MATEUS 9: 14-17
A Resposta de Cristo aos Discípulos de João
As objeções que foram feitas contra Cristo e seus discípulos deram margem a alguns dos mais profícuos de seus discursos. É assim que os interesses da verdade são frequentemente satisfeitos, pela própria resistência que recebe dos opositores. Perceba que a sabedoria de Cristo é capaz de extrair o bem do mal. Este é o terceiro exemplo disso neste capítulo. Seus sermões sobre seu poder para perdoar os pecados e sua disposição em receber os pecadores foram ocasionados pelas críticas dos escribas e dos fariseus; assim, aqui, a partir de uma reflexão sobre a conduta de sua família, eleva-se um sermão relativo à ternura que Ele sente pelas famílias. Observe:
I – A objeção que os discípulos de João fizeram contra os de Cristo por não jejuarem tão frequentemente como eles o faziam. Eles são acusados de negligência em relação à sua fé por comerem com publicanos e pecadores; então lhes foi sugerido que deveriam trocar aquela fé por outra mais austera. De acordo com outros evangelistas (Marcos 2.18; Lucas 5.33), parece que os discípulos dos fariseus uniram-se a eles, e temos razões para suspeitar que eles os instigaram, fazendo uso dos discípulos de João como seus porta-vozes, porque estes, estando mais próximos do favor de Cristo e de seus discípulos, podiam fazer isso de um modo mais plausível. Note que não é nenhuma novidade para homens maus atrair homens bons pela palavra. Se o povo de Deus diverge em seus sentimentos, homens insidiosos aproveitarão essa ocasião para semear a discórdia, atirá-los uns contra os outros, e separá-los uns dos outros, e então fazer deles presas fáceis. Se os discípulos de João e os de Jesus entraram em conflito, temos razões para suspeitar que os fariseus trabalharam de forma desleal, soprando as brasas. Agora a reclamação é: Por que nós e os fariseus jejuamos frequentemente, e os teus discípulos não?

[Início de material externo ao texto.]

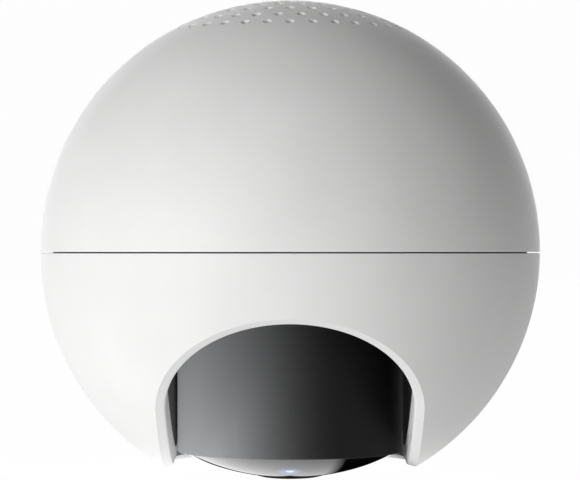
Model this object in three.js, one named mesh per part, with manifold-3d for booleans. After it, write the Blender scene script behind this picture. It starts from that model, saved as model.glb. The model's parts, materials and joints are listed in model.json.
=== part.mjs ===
// Smart speaker: a white ball with a perforated crown and an arched mouth at the lower front.
// A dark round core stands in the mouth on a glossy shallow bowl with a status light.
// Millimetres, +Z up, the mouth faces -Y, the origin is the centre of the foot's resting face.
import * as THREE from 'three';
import { mergeVertices } from 'three/addons/utils/BufferGeometryUtils.js';
import { ParametricGeometry } from 'three/addons/geometries/ParametricGeometry.js';
import Module from 'manifold-3d';

const wasm = await Module();
wasm.setup();

// ---------------------------------------------------------------- driving dimensions
const BALL_RADIUS = 60;
const SHELL_WALL = 2.7;
const BALL_HEIGHT = 54.55; // ball centre above the resting face
const SEAM_GAP = 0.3;
const SEAM_Z = -0.5; // the halves meet just below the ball's centre
const SEAM_RING_RADIUS = 56.9;
const SEAM_RING_WALL = 2;
const SEAM_RING_HALF_HEIGHT = 2.2;
const CLEARANCE = 0.3; // between neighbouring pieces
const SHELL_FACETS = 40;
const SHELL_ARC_STEPS = 9;
const SHELL_INNER_ARC_STEPS = 7;
const CORE_FACETS = 32;
const ROUND_FACETS = 24; // on smaller round pieces
const HOLE_FACETS = 8; // on screws and their holes

// mouth: a U outline in the plane square to an axis that points 45 degrees down and forward
const MOUTH_TILT = Math.PI / 4;
const MOUTH_HALF_WIDTH = 30.5;
const MOUTH_INNER_HALF_WIDTH = 28.2; // where the bevelled rim ends
const MOUTH_RIM_DEPTH = 1.5;
const MOUTH_WALL_END_RADIUS = 73.9; // the wall ends on a flatter ball, whose centre lies behind
const MOUTH_WALL_END_SHIFT = 26;
const MOUTH_WALL_THICKNESS = 1.8;
const MOUTH_LEG_LENGTH = 39;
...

É uma pena que os deveres da religião, que deveriam ser a confirmação do amor sagrado, se tornem oportunidades de conflito e disputa; mas infelizmente eles muitas vezes são assim, como é mostrado aqui. Assim, podemos observar:
1.Como eles se vangloriaram de seu próprio jejum. “Nós e os fariseus jejuamos com frequência”. O ato de jejuar tem sido consagrado em todos os períodos da igreja, em ocasiões especiais, a serviço da religião. Os fariseus o praticavam muito; muitos deles observavam dois dias de jejum por semana, muito embora em sua maioria fosse m hipócritas e homens maus. Note que frequentemente adeptos falsos e formais superam outros em atos externos de devoção, e até mesmo de penitência. Os discípulos de João jejuavam frequentemente, em parte de acordo com a prática de seu mestre, pois ele veio não comendo nem bebendo (cap. 11.18); e as pessoas são hábeis em imitar seus líderes, muito embora nem sempre com o mesmo princípio interior; em parte em conformidade com a doutrina de arrependimento do seu mestre. Note que a parte mais rígida da religião, aquela que comete excessos em relação à Palavra de Deus, é geralmente composta por aqueles que ainda estão sob a disciplina de um espírito que é como um espírito de servidão. E embora possam até parecer bons dentro de alguns limites, devemos passar à vida de deleite e dependência em Deus a que devemos ser conduzidos. Agora eles vêm até Cristo para dizer-lhe que jejuavam frequentemente; pelo menos pensavam nisso com frequência. Note que a maioria dos homens apregoará a todos a sua própria bondade (Provérbios 20.6). Há uma tendência dos adeptos de gabarem-se das suas próprias realizações na religião, especialmente se houver algo de extraordinário nelas; eles não apenas se vangloriam delas diante dos homens, mas tentam advogar diante de Deus, confiando nelas como obras justas.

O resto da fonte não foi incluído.